Нас ввели в дом. Ставни закрыты, в комнате полумрак. Из-за массивного обеденного стола навстречу нам встаёт смуглый, чернобородый, кряжистый человек с глазами Отелло. На хмуром лице играют желваки, под линялой рубахой цвета хаки – боксёрские мышцы.

Тридцать восьмой год – не тридцать шестой, республиканская армия давно регулярная, и то, что в начале войны было подвигом, геройством, за что славили в газетах и песнях, – сейчас помеха. Растолковать это герою испанского народа, неуёмному Кампесино, не удавалось. Уволить, списать не поднималась рука, да и политически противопоказано. Испанские мальчики, играя в войну, хотели быть только генералом Кампесино, как когда-то наши – Чапаевым. Думали-гадали и посадили рубаку под домашний арест, на ферме под Барселоной, взяв с него слово, что он будет «совершенствовать свою военно-теоретическую подготовку».



В наставники герою дали не кого-нибудь, а заместителя главного советника, штабиста с дореволюционным стажем комбрига Векова.
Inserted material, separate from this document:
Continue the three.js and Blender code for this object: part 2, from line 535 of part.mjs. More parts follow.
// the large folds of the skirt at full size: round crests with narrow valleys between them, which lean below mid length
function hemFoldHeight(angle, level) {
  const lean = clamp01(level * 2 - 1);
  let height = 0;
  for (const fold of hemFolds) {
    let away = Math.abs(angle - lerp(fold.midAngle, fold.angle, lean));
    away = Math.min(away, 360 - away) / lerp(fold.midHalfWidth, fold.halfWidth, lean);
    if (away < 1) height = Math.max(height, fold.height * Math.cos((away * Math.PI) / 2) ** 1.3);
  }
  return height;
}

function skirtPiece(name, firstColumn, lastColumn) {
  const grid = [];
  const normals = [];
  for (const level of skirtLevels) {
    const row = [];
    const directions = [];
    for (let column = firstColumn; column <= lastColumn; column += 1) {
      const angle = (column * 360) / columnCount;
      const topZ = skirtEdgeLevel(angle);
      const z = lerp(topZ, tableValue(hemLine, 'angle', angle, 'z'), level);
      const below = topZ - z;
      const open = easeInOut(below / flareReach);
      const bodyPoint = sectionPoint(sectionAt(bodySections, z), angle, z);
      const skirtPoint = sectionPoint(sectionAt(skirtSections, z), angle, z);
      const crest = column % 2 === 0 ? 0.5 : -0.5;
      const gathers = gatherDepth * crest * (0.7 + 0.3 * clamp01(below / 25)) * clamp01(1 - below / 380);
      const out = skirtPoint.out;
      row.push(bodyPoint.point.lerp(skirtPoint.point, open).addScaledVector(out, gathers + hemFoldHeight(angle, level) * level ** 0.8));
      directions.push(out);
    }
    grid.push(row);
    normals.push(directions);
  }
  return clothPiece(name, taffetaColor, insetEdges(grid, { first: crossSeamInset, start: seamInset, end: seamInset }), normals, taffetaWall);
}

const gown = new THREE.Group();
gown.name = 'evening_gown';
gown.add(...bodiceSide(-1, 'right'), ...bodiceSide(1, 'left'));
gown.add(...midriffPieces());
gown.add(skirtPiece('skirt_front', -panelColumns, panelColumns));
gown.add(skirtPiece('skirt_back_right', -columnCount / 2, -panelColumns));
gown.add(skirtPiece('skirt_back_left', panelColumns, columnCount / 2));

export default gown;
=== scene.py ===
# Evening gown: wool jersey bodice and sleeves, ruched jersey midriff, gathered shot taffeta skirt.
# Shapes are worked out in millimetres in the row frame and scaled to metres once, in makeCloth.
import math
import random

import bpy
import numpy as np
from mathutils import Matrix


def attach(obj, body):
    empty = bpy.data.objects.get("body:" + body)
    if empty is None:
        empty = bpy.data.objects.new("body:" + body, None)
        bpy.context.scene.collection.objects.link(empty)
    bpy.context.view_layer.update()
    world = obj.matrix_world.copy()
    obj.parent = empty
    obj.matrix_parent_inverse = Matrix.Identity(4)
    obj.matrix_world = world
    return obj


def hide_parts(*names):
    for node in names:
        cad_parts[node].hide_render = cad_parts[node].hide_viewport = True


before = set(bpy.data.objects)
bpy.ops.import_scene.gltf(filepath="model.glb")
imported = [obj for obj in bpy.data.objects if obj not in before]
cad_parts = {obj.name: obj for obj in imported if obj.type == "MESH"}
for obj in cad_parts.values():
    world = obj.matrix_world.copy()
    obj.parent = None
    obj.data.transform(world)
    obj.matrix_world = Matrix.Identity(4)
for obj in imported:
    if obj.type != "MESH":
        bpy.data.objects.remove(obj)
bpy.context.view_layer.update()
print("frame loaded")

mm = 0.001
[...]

Петру Пантелеевичу задание явно не по душе. В городе куча дел, поминутно трещит телефон, ждут люди. Но приказ есть приказ, и комбриг, как всегда, суховато-вежливый, края рта опущены, приступает к лекции. Я стараюсь переводить как можно точнее, козыряю свежеосвоенной военной терминологией. Где-то на пятой минуте Кампесино не выдерживает:

– О-о-о, на этот счёт я могу рассказать замечательную историю!
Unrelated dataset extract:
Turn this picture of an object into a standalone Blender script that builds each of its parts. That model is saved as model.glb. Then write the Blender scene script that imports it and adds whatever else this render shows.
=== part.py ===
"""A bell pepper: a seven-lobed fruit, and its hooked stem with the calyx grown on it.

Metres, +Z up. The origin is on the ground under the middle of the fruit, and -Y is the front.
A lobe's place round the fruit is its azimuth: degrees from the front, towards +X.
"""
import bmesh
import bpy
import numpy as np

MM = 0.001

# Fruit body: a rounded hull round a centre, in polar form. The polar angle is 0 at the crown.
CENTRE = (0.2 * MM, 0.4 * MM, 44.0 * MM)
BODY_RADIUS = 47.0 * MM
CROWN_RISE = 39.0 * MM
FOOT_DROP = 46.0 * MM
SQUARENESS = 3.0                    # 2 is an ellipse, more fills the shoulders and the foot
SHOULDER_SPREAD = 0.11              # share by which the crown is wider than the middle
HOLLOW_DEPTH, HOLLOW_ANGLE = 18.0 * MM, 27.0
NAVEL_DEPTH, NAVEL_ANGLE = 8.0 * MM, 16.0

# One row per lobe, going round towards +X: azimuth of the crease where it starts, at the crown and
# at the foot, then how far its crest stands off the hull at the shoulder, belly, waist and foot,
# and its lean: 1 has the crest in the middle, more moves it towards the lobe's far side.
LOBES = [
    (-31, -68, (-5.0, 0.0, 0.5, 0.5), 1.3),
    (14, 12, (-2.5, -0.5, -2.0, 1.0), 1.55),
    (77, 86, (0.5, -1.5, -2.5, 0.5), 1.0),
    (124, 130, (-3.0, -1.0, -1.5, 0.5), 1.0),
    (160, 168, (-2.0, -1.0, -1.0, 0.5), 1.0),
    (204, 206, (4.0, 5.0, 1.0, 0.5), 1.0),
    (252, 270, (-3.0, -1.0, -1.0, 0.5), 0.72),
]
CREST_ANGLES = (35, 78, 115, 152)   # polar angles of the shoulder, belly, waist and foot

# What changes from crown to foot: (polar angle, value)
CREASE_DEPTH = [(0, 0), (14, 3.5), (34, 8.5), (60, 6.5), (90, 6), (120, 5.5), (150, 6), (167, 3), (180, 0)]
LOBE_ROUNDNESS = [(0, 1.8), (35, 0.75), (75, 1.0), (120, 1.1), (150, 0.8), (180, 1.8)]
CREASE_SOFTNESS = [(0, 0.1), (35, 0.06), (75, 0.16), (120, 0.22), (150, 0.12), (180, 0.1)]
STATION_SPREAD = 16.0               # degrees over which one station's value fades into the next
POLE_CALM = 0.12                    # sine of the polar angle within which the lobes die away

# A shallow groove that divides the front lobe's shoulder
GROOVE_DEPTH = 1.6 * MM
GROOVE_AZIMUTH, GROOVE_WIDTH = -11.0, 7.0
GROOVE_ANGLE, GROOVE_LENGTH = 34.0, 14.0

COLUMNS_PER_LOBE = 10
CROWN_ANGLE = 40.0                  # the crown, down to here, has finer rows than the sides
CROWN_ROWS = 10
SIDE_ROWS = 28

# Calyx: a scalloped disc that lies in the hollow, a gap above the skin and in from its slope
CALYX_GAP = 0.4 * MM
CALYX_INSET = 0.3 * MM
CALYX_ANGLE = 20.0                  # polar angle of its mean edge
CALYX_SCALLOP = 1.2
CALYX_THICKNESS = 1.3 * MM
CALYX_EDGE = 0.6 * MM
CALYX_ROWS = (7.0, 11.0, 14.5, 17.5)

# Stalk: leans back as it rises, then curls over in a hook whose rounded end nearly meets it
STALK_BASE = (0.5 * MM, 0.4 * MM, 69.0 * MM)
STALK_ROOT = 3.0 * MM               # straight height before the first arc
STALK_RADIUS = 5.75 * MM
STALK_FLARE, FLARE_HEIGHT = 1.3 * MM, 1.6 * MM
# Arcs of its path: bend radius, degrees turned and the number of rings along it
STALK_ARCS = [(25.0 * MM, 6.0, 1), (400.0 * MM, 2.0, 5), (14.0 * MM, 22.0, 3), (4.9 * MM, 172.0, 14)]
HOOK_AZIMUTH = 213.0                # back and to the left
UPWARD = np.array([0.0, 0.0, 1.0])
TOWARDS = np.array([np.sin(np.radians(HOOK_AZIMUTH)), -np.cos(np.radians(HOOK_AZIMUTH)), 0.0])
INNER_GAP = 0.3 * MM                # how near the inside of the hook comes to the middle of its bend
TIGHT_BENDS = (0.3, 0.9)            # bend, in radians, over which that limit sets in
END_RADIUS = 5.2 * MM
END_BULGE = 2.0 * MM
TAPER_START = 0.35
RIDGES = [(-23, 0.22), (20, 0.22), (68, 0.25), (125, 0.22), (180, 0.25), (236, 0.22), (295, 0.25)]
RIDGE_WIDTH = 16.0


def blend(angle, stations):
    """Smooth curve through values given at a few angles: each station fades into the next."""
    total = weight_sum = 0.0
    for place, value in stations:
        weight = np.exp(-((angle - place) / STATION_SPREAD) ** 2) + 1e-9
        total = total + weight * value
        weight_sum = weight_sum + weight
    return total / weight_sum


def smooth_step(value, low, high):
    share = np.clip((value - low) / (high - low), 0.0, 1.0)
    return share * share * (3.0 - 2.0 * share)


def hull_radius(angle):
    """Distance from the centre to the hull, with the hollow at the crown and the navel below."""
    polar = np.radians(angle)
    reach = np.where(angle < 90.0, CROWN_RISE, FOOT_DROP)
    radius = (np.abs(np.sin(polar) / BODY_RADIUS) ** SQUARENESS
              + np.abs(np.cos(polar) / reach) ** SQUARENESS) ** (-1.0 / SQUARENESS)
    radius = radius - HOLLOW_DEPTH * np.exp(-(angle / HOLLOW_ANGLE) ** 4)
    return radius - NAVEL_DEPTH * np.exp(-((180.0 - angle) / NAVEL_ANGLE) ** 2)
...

И, не дожидаясь разрешения, оседлав стул, обрушивает на нас лавину неостывших воспоминаний. Этот мавр – прирожденный рассказчик, речь льётся без запинки, она образна, тонко нюансирована. Он мастерски имитирует разные говоры, интонацию своей жены Хуаны и гнусавый голос церковного служки.

Меня всегда восхищала испанская черта: врождённый дар слова. Прирождённым оратором был, например, наш Фульхенсио, простой автомеханик с минимальным образованием (Нет такого рассказа об Испании, в котором бы не воздавалась хвала первому и безотказному другу советского человека – водителю). Неисправимый лихач, при обгоне он успевал прокричать обойдённому пространное объяснение, – настоящее стихотворение в прозе, – воспевавшее «ла перевочу», её ответственную миссию, её далекую и прекрасную страну, где превыше всего – серп и молот.

– Вообразите себе! – все больше распалялся Кампесино, – мы врываемся в мэрию, то есть в самое что ни на есть вражеское логово, ихний штаб, и через считанные минуты господа офицеры сами тащат к нам в горы свои пулемёты и ящики с боеприпасами. Потом я их, конечно, пустил в расход…

Комбриг, уже давно поглядывавший на часы, сухо справился:

– У вас всё?

Только тогда слушатель уступил слово лектору. Но он был так возбуждён, так упоён собственным красноречием, что ещё долго не мог сосредоточиться, то и дело вскакивал и просил разрешения «дополнить».

Под конец он пришёл в благодушное настроение – выговорился, со своими, небось, всё давно было говорено-переговорено, – и вышел нас проводить. Сверкая ослепительной улыбкой и белками глаз, он рокотал:

– Пр-р-иезжайте! Пр-рошу! Буду р-рад!

На обратном пути в бьюике царило тягостное молчание. Комбрига, среди прочего, раздражал мой телячий восторг по поводу «брехни этой шехеразады».

– Не исключается, что привирает, но как талантливо! – не унималась я.

Эмоции бесили Векова, и он всячески старался их из меня вытравить. Он привык к тому, что я работаю, как машина, выполняющая множество операций, и старался эту машину усовершенствовать, спуску не давал, в глаза не хвалил.

Но тут возникло противоречие. Одной из главных забот комбрига Векова был сбор материалов о военных операциях. Он их изучал, анализировал, систематизировал, иллюстрировал. Данные надо было добывать с пылу – с жару, на местах военных действий. Соответствующие распоряжения в штабах имелись, но этого было недостаточно, требовались личные контакты, а их Пётр Пантелеевич устанавливал с трудом, – хотя бы потому, что не говорил по-испански (зачем, если есть переводчик?). Главное, он был сделан из какого-то совсем другого теста. Я же была жизнерадостна, общительна, отчего испанцы всех рангов считали меня своей и зазывали.